● **Written problem**
Transcribe only the lines of the listing below from the one holding "const phantomQuartzPoint = new THREE.Group();" through the one holding "from mathutils import Matrix, Vector", inclusive, without any change.

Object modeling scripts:
>>>>

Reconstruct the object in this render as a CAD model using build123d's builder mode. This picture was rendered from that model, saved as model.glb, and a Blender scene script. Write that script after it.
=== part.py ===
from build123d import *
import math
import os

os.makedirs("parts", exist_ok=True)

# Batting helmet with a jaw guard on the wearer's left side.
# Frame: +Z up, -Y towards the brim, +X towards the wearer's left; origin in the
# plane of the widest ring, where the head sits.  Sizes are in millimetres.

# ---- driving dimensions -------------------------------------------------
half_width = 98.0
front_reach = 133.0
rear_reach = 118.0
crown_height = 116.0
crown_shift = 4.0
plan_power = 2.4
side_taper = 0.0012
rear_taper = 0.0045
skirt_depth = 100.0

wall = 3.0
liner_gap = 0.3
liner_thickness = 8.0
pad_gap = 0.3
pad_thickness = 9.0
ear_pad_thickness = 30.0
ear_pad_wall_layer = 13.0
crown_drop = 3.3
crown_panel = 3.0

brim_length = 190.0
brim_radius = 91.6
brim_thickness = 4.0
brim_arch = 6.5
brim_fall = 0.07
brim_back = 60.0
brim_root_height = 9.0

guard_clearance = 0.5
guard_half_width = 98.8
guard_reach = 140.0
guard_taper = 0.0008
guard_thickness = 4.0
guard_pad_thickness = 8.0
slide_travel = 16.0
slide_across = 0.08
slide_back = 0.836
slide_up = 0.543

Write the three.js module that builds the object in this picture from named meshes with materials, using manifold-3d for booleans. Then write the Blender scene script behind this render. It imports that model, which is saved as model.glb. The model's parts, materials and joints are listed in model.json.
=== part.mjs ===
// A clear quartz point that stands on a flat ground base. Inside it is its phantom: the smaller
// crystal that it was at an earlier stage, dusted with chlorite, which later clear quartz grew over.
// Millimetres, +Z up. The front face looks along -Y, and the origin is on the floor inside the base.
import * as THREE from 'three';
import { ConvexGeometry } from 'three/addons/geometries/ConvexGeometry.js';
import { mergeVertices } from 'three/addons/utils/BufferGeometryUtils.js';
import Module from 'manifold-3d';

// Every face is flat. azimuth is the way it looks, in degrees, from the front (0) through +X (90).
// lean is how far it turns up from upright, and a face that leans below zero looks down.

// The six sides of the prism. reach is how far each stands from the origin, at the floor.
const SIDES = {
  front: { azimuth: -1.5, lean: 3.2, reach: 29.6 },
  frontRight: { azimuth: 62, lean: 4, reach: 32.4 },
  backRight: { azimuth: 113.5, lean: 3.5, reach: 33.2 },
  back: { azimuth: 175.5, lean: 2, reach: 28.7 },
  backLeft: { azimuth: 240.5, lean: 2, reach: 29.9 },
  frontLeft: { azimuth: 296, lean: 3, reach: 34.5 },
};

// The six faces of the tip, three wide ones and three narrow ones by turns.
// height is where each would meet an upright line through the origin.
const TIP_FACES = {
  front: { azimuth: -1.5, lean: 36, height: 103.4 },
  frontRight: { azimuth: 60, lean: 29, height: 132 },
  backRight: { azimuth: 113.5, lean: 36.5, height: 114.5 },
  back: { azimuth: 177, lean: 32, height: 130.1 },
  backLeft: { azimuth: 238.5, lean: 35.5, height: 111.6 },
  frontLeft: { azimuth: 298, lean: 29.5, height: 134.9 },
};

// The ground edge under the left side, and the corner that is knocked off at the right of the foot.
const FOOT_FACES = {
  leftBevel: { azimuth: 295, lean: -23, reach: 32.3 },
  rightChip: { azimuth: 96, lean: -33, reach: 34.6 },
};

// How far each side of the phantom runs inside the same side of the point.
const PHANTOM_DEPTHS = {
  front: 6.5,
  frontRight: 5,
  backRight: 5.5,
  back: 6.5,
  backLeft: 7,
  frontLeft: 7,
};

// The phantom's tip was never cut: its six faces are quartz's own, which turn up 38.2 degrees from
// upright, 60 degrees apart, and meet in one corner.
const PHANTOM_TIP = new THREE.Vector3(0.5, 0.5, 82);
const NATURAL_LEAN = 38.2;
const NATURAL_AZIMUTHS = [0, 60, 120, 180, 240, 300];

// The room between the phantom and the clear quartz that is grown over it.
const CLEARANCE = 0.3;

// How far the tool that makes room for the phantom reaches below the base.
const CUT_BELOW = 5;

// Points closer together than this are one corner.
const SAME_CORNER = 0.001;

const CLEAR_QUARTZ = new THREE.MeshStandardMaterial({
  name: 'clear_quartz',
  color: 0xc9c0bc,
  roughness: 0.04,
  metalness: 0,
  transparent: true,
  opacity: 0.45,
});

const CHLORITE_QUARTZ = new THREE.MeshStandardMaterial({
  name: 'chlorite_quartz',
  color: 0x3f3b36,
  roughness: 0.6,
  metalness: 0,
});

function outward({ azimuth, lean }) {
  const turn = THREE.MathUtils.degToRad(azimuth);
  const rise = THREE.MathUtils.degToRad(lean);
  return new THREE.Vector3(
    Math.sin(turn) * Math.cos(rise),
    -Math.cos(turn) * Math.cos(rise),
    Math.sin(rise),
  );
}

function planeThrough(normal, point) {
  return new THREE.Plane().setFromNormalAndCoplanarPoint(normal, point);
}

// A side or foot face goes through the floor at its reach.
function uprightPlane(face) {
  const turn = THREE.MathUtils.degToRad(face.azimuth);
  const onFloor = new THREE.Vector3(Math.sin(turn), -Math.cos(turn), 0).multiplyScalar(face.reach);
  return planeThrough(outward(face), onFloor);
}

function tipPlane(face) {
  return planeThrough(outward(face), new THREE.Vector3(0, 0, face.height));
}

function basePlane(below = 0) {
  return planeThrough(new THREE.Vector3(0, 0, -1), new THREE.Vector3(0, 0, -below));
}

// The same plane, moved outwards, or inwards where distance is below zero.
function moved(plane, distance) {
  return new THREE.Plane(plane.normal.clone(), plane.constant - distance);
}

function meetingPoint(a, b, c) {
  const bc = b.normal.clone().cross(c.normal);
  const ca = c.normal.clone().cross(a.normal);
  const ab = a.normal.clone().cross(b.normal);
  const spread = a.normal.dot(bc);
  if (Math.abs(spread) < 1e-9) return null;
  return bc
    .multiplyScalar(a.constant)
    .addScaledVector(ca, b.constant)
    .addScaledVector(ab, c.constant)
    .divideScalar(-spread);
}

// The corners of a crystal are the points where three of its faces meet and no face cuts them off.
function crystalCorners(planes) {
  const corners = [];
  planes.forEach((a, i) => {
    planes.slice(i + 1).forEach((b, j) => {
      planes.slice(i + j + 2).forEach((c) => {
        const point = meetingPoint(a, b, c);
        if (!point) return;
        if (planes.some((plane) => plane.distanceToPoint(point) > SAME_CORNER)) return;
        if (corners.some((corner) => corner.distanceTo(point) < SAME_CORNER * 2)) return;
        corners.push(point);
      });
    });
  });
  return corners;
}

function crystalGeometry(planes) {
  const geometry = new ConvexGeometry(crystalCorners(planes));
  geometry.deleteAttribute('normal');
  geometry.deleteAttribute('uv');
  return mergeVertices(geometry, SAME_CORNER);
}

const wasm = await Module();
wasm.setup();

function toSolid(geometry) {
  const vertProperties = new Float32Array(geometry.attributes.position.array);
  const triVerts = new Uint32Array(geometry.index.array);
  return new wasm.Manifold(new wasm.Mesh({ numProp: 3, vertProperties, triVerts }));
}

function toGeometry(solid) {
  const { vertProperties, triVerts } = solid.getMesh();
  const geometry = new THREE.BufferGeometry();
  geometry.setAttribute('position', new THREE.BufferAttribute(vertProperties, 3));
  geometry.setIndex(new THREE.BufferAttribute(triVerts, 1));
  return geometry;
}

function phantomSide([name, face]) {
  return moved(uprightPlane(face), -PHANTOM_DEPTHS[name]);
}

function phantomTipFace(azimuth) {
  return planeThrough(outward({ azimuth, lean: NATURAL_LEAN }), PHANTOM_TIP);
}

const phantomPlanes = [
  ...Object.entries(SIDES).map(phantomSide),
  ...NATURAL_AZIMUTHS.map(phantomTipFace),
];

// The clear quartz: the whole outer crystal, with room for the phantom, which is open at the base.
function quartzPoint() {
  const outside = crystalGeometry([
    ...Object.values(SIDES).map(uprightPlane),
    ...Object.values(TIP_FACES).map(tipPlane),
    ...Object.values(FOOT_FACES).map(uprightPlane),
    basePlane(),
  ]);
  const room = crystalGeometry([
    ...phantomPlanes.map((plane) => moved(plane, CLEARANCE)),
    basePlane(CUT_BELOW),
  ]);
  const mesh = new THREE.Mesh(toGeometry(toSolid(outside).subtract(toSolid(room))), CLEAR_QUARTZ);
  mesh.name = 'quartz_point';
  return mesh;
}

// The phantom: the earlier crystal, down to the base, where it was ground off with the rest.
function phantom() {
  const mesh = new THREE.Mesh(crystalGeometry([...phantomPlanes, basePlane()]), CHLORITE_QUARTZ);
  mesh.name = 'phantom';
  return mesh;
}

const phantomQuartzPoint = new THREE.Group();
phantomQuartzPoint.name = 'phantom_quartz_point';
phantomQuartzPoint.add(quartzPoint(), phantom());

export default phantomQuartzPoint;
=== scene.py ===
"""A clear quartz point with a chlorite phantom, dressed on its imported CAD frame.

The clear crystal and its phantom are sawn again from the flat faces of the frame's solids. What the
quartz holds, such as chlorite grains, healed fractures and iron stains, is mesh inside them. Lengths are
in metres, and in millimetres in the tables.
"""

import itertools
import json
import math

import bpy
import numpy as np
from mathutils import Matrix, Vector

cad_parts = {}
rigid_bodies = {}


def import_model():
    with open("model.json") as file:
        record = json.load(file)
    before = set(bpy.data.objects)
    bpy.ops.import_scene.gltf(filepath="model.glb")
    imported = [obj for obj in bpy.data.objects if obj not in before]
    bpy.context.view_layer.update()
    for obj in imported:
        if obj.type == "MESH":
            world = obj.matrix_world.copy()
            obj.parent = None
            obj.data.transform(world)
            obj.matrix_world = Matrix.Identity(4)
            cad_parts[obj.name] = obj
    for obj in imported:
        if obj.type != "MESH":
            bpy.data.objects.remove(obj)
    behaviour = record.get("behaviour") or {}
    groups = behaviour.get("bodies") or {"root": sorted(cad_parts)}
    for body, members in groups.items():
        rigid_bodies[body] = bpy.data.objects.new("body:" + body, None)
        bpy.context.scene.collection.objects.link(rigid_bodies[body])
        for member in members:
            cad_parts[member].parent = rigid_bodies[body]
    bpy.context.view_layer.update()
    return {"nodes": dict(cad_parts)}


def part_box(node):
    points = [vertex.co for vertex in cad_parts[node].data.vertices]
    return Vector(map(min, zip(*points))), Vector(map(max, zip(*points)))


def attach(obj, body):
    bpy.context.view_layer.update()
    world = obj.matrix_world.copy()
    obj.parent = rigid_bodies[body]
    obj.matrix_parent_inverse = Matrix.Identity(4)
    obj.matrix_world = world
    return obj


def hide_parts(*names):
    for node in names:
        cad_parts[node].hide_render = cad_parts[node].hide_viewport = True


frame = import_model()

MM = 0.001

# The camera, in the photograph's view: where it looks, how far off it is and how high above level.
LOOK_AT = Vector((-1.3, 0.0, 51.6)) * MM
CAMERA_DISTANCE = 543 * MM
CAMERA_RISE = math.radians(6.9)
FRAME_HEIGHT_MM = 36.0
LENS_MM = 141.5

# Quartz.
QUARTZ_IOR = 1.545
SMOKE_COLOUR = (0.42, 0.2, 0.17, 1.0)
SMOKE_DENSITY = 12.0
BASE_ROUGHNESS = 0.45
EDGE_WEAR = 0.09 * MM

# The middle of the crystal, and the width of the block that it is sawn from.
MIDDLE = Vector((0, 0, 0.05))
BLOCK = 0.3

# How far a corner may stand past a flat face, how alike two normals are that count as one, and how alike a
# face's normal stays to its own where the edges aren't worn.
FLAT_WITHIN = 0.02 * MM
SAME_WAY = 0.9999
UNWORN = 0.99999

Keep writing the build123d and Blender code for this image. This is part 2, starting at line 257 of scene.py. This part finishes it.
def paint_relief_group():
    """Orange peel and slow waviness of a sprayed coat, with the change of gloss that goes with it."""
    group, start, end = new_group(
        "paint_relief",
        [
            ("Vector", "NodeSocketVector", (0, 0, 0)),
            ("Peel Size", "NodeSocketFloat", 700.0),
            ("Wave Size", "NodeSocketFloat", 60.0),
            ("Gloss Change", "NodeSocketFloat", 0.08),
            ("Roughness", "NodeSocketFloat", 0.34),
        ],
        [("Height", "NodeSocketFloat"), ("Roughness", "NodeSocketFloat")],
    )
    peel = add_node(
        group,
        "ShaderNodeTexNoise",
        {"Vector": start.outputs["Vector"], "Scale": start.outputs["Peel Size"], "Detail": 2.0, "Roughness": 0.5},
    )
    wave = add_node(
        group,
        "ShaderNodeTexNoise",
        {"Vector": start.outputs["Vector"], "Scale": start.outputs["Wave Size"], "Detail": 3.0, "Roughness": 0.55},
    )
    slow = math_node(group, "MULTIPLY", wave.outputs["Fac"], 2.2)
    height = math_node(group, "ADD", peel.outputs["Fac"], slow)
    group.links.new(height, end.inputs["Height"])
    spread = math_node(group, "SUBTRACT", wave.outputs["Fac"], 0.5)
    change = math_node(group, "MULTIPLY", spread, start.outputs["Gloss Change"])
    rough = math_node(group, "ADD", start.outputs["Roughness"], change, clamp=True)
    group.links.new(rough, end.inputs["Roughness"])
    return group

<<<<

● **Solution for this exercise**
const phantomQuartzPoint = new THREE.Group();
phantomQuartzPoint.name = 'phantom_quartz_point';
phantomQuartzPoint.add(quartzPoint(), phantom());

export default phantomQuartzPoint;
=== scene.py ===
"""A clear quartz point with a chlorite phantom, dressed on its imported CAD frame.

The clear crystal and its phantom are sawn again from the flat faces of the frame's solids. What the
quartz holds, such as chlorite grains, healed fractures and iron stains, is mesh inside them. Lengths are
in metres, and in millimetres in the tables.
"""

import itertools
import json
import math

import bpy
import numpy as np
from mathutils import Matrix, Vector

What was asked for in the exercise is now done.